* Set task: Restate word for word the lines that begin the listing and end with the line holding "scene.collection.objects.link(light)".

* Available data:
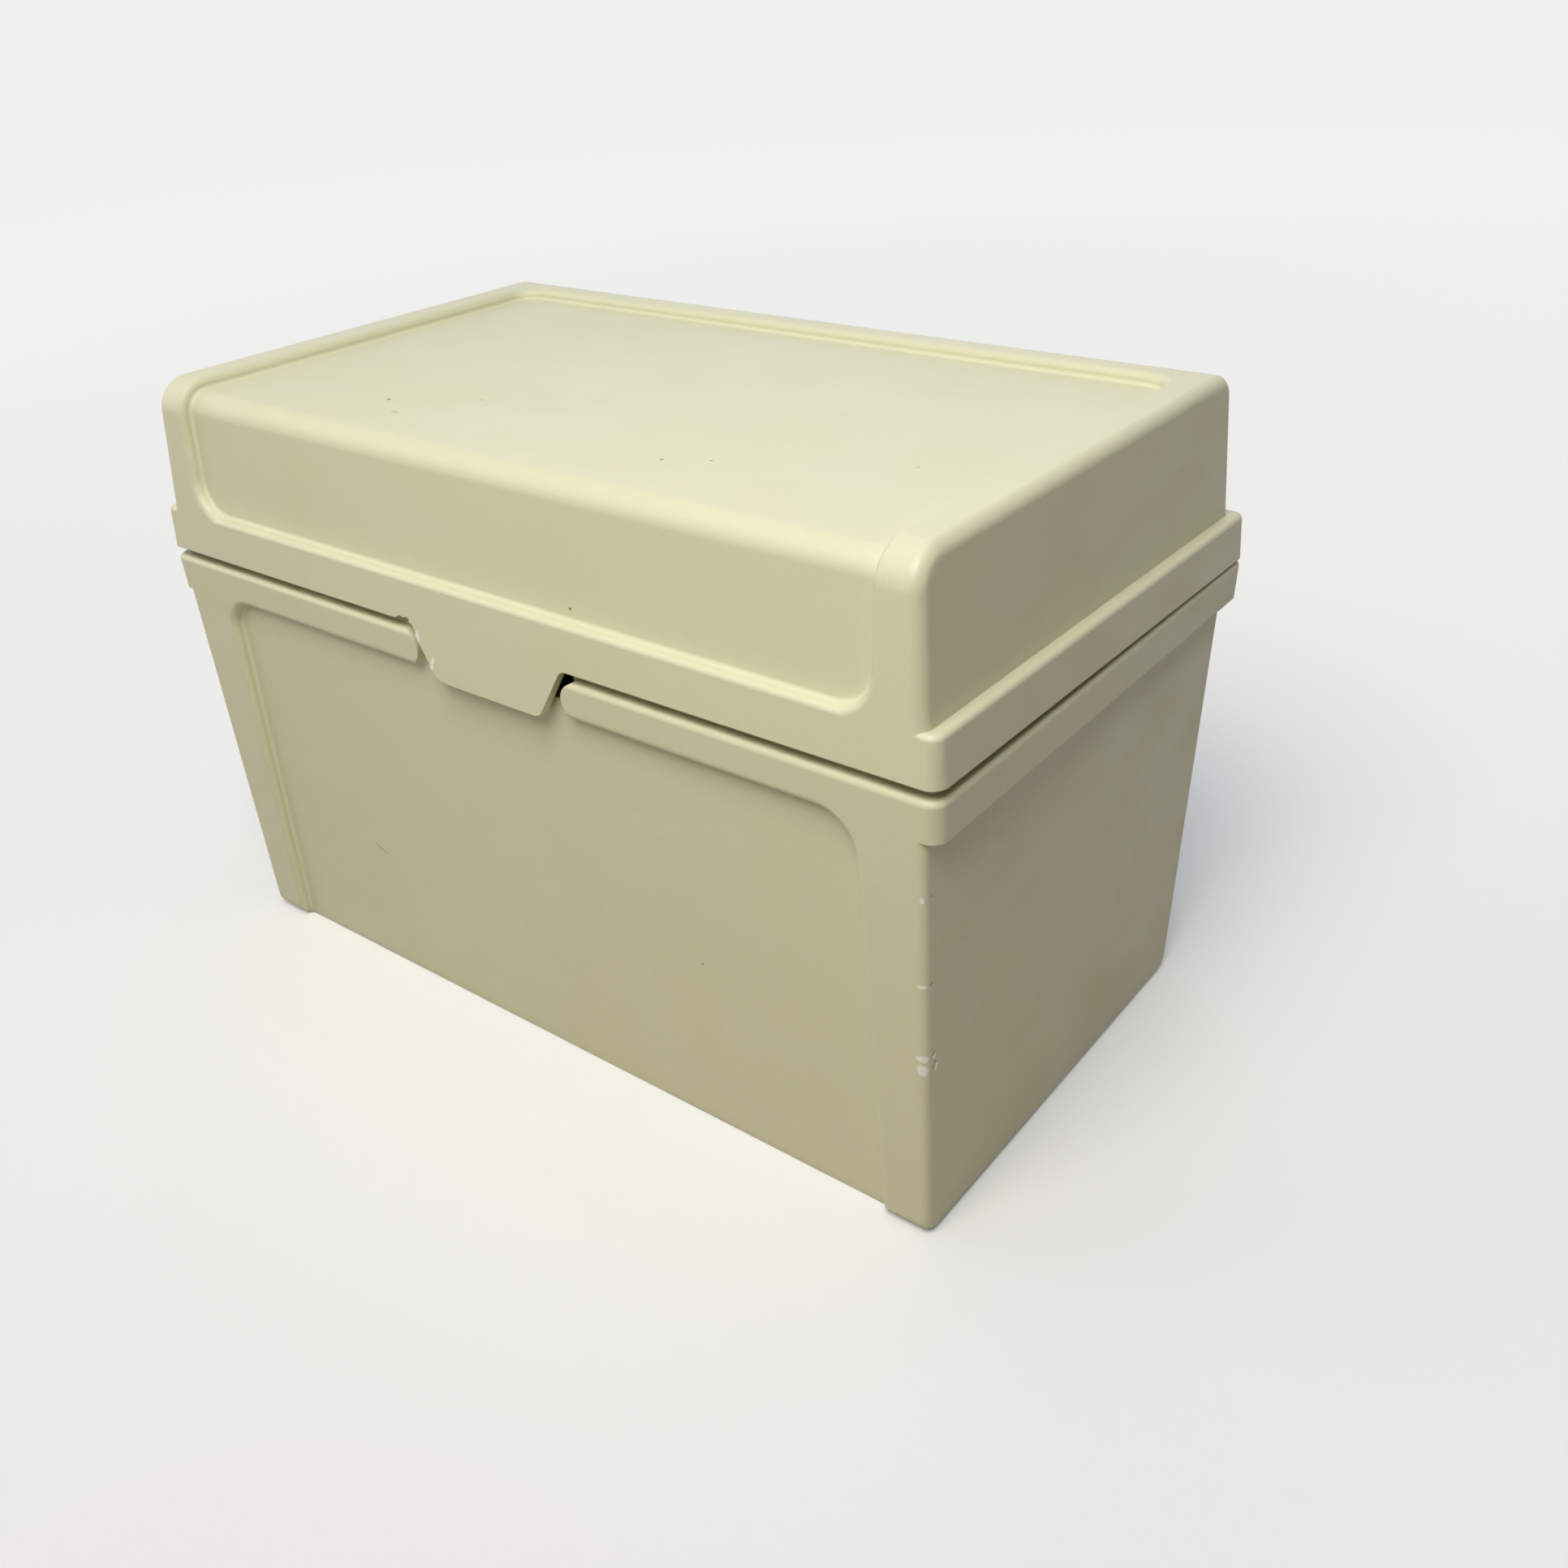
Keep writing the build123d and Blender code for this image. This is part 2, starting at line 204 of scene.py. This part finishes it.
def softbox(name, lamp):
    """Round area light that faces the light centre."""
    data = bpy.data.lights.new(name, "AREA")
    data.shape = "DISK"
    data.size = lamp["size"] * MM
    data.energy = lamp["power"]
    data.color = lamp["colour"]
    light = bpy.data.objects.new(name, data)
    light.location = place_of(lamp)
    light.rotation_euler = way_to(lamp).to_track_quat("Z", "Y").to_euler()
    scene.collection.objects.link(light)


def make_world():
    """Pale all round as seen or mirrored, and a weak sky for diffuse surfaces."""
    world = bpy.data.worlds.new("studio")
    world.use_nodes = True
    nodes, link = world.node_tree.nodes, world.node_tree.links.new
    background = nodes["Background"]
    background.inputs["Color"].default_value = (*PALE, 1)
    path = nodes.new("ShaderNodeLightPath")
    seen = nodes.new("ShaderNodeMath")
    seen.operation = "MAXIMUM"
    level = nodes.new("ShaderNodeMapRange")
    level.inputs["To Min"].default_value = SKY_LEVEL
    level.inputs["To Max"].default_value = 1.0
    link(path.outputs["Is Camera Ray"], seen.inputs[0])
    link(path.outputs["Is Glossy Ray"], seen.inputs[1])
    link(seen.outputs["Value"], level.inputs["Value"])
    link(level.outputs["Result"], background.inputs["Strength"])
    scene.world = world
    scene.view_settings.view_transform = "Standard"


def make_floor():
    """Plain pale floor. As seen or mirrored it glows by what the lamps' falloff takes away, so it is even
    and keeps only the object's shadow. What it throws back on the object is a dimmer, warmer light."""
    bpy.ops.mesh.primitive_plane_add(size=FLOOR_SIZE * MM)
    floor = bpy.context.object
    floor.name = "floor"
    look = Look("floor")
    look.shader.inputs["Roughness"].default_value = 1.0
    look.shader.inputs["Specular IOR Level"].default_value = 0.0
    path = look.node("ShaderNodeLightPath")
    seen = look.math("MAXIMUM", path.outputs["Is Camera Ray"], path.outputs["Is Glossy Ray"])
    look.link(look.mix(seen, FLOOR_BOUNCE, PALE), look.shader.inputs["Base Color"])
    light = tuple(SKY_LEVEL * channel for channel in PALE)
    for lamp in LAMPS.values():
        light = look.vector("ADD", look.vector("MULTIPLY", look.lamp_light(lamp), lamp["colour"]), light)
    missing = look.vector("MAXIMUM", look.vector("SUBTRACT", (1, 1, 1), light), (0, 0, 0))
    look.link(look.vector("MULTIPLY", missing, PALE), look.shader.inputs["Emission Color"])
    look.link(seen, look.shader.inputs["Emission Strength"])
    floor.data.materials.append(look.material)


# ---------------------------------------------------------------- materials


class Look:
    """A material's node tree, with short calls for the nodes that the looks share."""

    def __init__(self, name):
        self.material = bpy.data.materials.new(name)
        self.material.use_nodes = True
        self.tree = self.material.node_tree
        self.shader = self.tree.nodes["Principled BSDF"]
        self.coords = self.node("ShaderNodeTexCoord").outputs["Object"]

    def node(self, kind, **settings):
        made = self.tree.nodes.new(kind)
        for name, value in settings.items():
            setattr(made, name, value)
        return made

    def link(self, source, target):
        self.tree.links.new(source, target)

    def noise(self, size, detail=2.0, stretch=(1, 1, 1)):
        """Noise from 0 to 1 whose features are about as big as size."""
        place = self.node("ShaderNodeMapping")
        place.inputs["Scale"].default_value = stretch
        self.link(self.coords, place.inputs["Vector"])
        noise = self.node("ShaderNodeTexNoise")
        noise.inputs["Scale"].default_value = 1 / (size * MM)
        noise.inputs["Detail"].default_value = detail
        self.link(place.outputs["Vector"], noise.inputs["Vector"])
        return noise.outputs["Fac"]

    def ramp(self, value, low, high, to_low=0.0, to_high=1.0):
        """Value taken smoothly from one range to another, and held at its ends."""
        made = self.node("ShaderNodeMapRange", interpolation_type="SMOOTHSTEP")
        made.inputs["From Min"].default_value = low
        made.inputs["From Max"].default_value = high
        made.inputs["To Min"].default_value = to_low
        made.inputs["To Max"].default_value = to_high
        self.link(value, made.inputs["Value"])
        return made.outputs["Result"]

    def feed(self, socket, value):
        """Link another node's socket, or set a plain value."""
        if isinstance(value, bpy.types.NodeSocket):
            self.link(value, socket)
        else:
            socket.default_value = value

    def math(self, operation, first, second):
        made = self.node("ShaderNodeMath", operation=operation)
        self.feed(made.inputs[0], first)
        self.feed(made.inputs[1], second)
        return made.outputs["Value"]

    def vector(self, operation, first, second):
        made = self.node("ShaderNodeVectorMath", operation=operation)
        self.feed(made.inputs[0], first)
        self.feed(made.inputs[1], second)
        return made.outputs["Vector"]

    def mix(self, factor, first, second):
        """Colour between two, each a socket or a plain colour."""
        made = self.node("ShaderNodeMix", data_type="RGBA")
        self.link(factor, made.inputs["Factor"])
        for name, value in (("A", first), ("B", second)):
            self.feed(made.inputs[name], (*value, 1) if isinstance(value, tuple) else value)
        return made.outputs["Result"]

    def marks(self, places, raggedness=0.35):
        """Mask of the marks on the surface, with ragged edges."""
        wander = self.noise(0.35, 3)
        mask = None
        for centre, half_size, turn, strength in places:
            local = self.node("ShaderNodeMapping", vector_type="TEXTURE")
            local.inputs["Location"].default_value = Vector(centre) * MM
            local.inputs["Rotation"].default_value = (0, math.radians(turn), 0)
            local.inputs["Scale"].default_value = Vector(half_size) * MM
            self.link(self.coords, local.inputs["Vector"])
            away = self.node("ShaderNodeVectorMath", operation="LENGTH")
            self.link(local.outputs["Vector"], away.inputs[0])
            ragged = self.math("ADD", away.outputs["Value"], self.math("MULTIPLY", wander, raggedness * 2))
            spot = self.ramp(ragged, 0.75 + raggedness, 1.05 + raggedness, strength, 0.0)
            mask = spot if mask is None else self.math("MAXIMUM", mask, spot)
        return mask

    def lamp_light(self, lamp):
        """What a lamp adds to a white surface that faces up, where nothing shades it."""
        towards = self.node("ShaderNodeVectorMath", operation="SUBTRACT")
        towards.inputs[0].default_value = place_of(lamp)
        self.link(self.coords, towards.inputs[1])
        away = self.node("ShaderNodeVectorMath", operation="LENGTH")
        self.link(towards.outputs["Vector"], away.inputs[0])
        facing = self.node("ShaderNodeVectorMath", operation="DOT_PRODUCT")
        facing.inputs[1].default_value = way_to(lamp)
        self.link(towards.outputs["Vector"], facing.inputs[0])
        height = self.node("ShaderNodeSeparateXYZ")
        self.link(towards.outputs["Vector"], height.inputs["Vector"])
        both = self.math("MULTIPLY", facing.outputs["Value"], height.outputs["Z"])
        share = self.math("DIVIDE", both, self.math("POWER", away.outputs["Value"], 4))
        return self.math("MULTIPLY", self.math("MAXIMUM", share, 0.0), lamp["power"] / math.pi ** 2)

    def bump(self, height, depth, strength=1.0, normal=None):
        """Normal over a height from 0 to 1 that is this deep."""
        made = self.node("ShaderNodeBump")
        made.inputs["Strength"].default_value = strength
        made.inputs["Distance"].default_value = depth * MM
        self.link(height, made.inputs["Height"])
        if normal is not None:
            self.link(normal, made.inputs["Normal"])
        return made.outputs["Normal"]

    def soft_edges(self, radius):
        """Normal rounded off over sharp edges."""
        made = self.node("ShaderNodeBevel", samples=4)
        made.inputs["Radius"].default_value = radius * MM
        return made.outputs["Normal"]

    def crevices(self, reach):
        """Mask from 0 in the open to 1 deep in a corner."""
        made = self.node("ShaderNodeAmbientOcclusion", samples=6)
        made.inputs["Distance"].default_value = reach * MM
        return self.ramp(made.outputs["AO"], 0.75, 0.25)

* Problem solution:
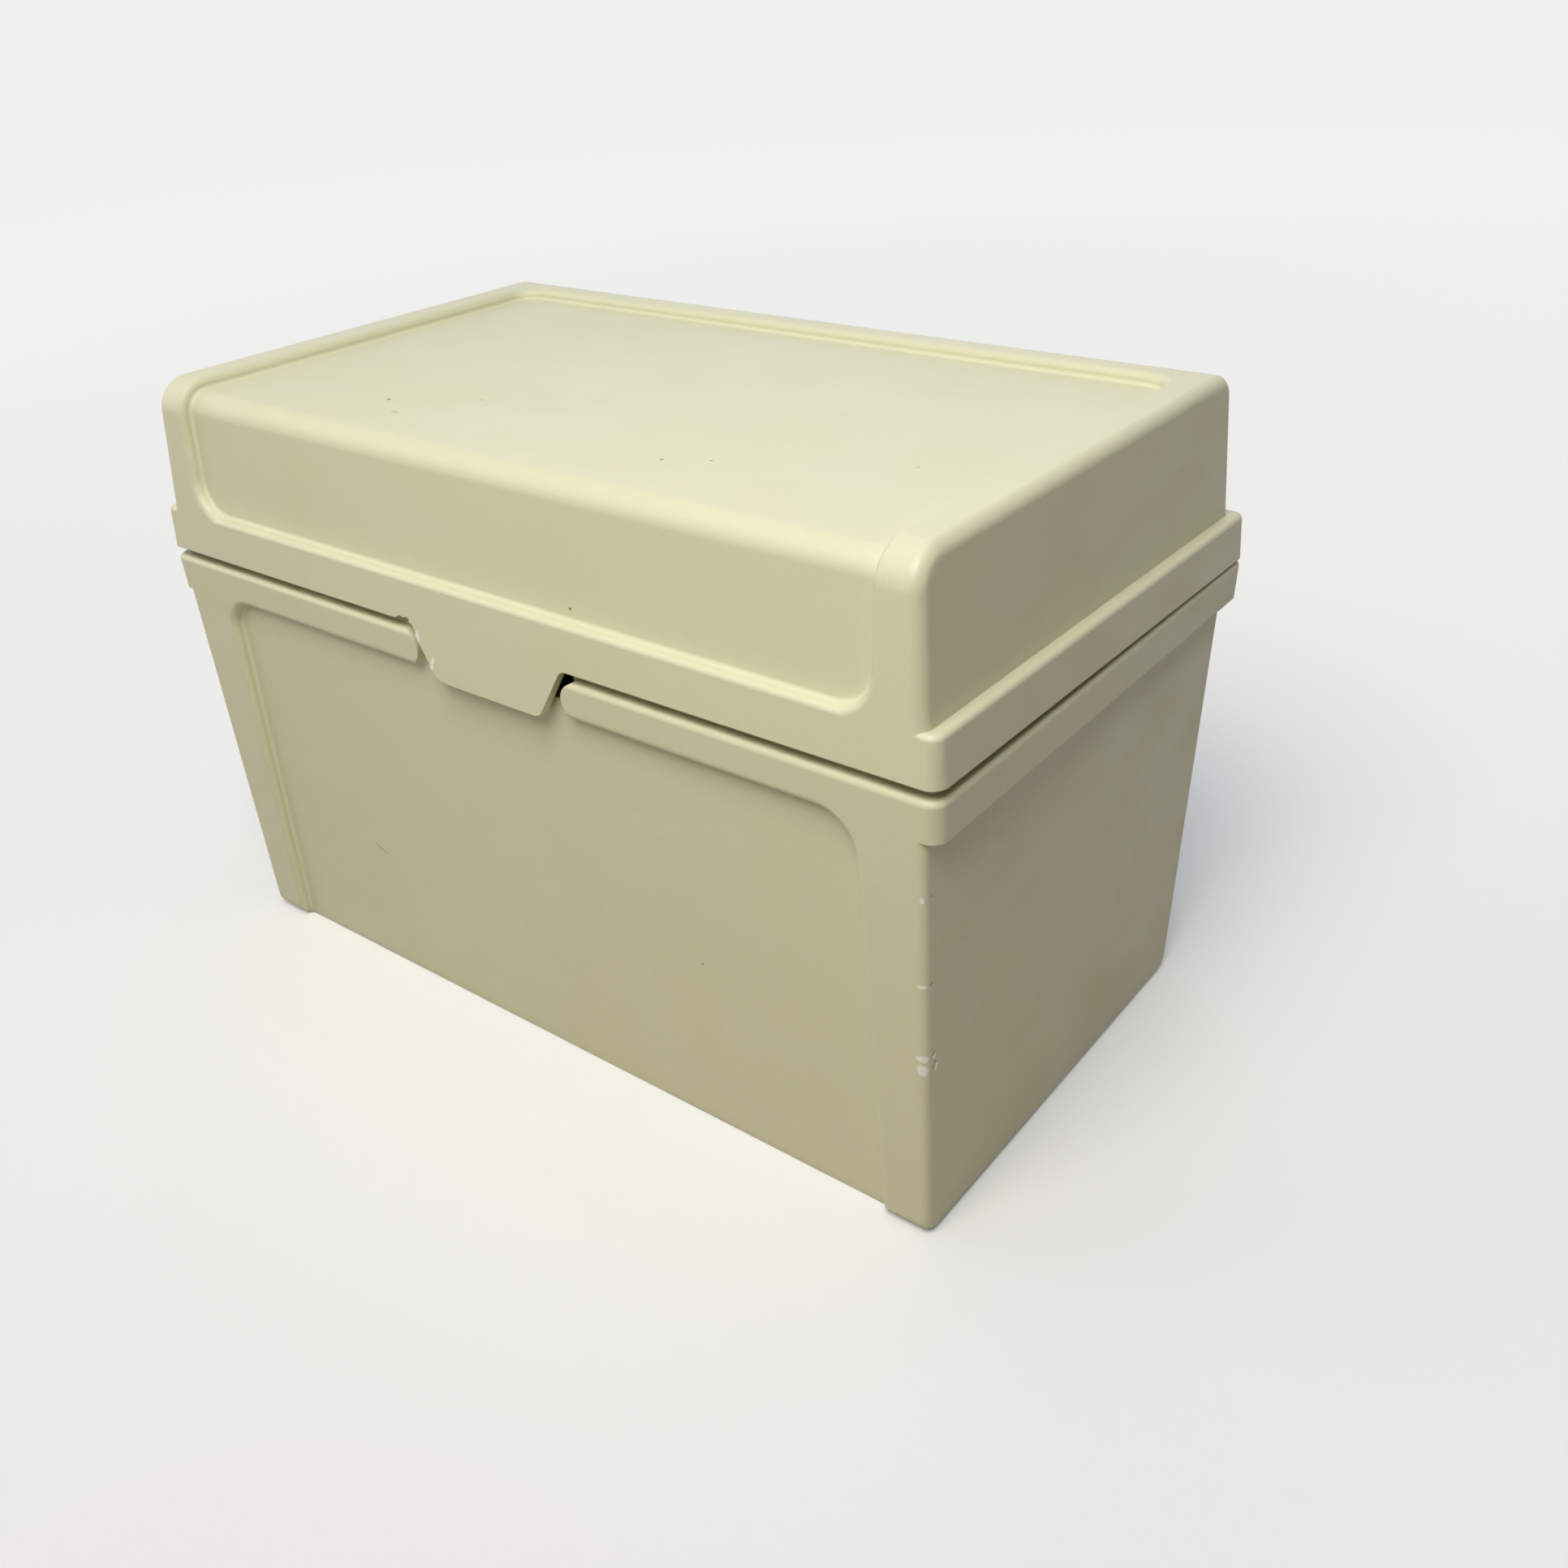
Keep writing the build123d and Blender code for this image. This is part 2, starting at line 204 of scene.py. This part finishes it.
def softbox(name, lamp):
    """Round area light that faces the light centre."""
    data = bpy.data.lights.new(name, "AREA")
    data.shape = "DISK"
    data.size = lamp["size"] * MM
    data.energy = lamp["power"]
    data.color = lamp["colour"]
    light = bpy.data.objects.new(name, data)
    light.location = place_of(lamp)
    light.rotation_euler = way_to(lamp).to_track_quat("Z", "Y").to_euler()
    scene.collection.objects.link(light)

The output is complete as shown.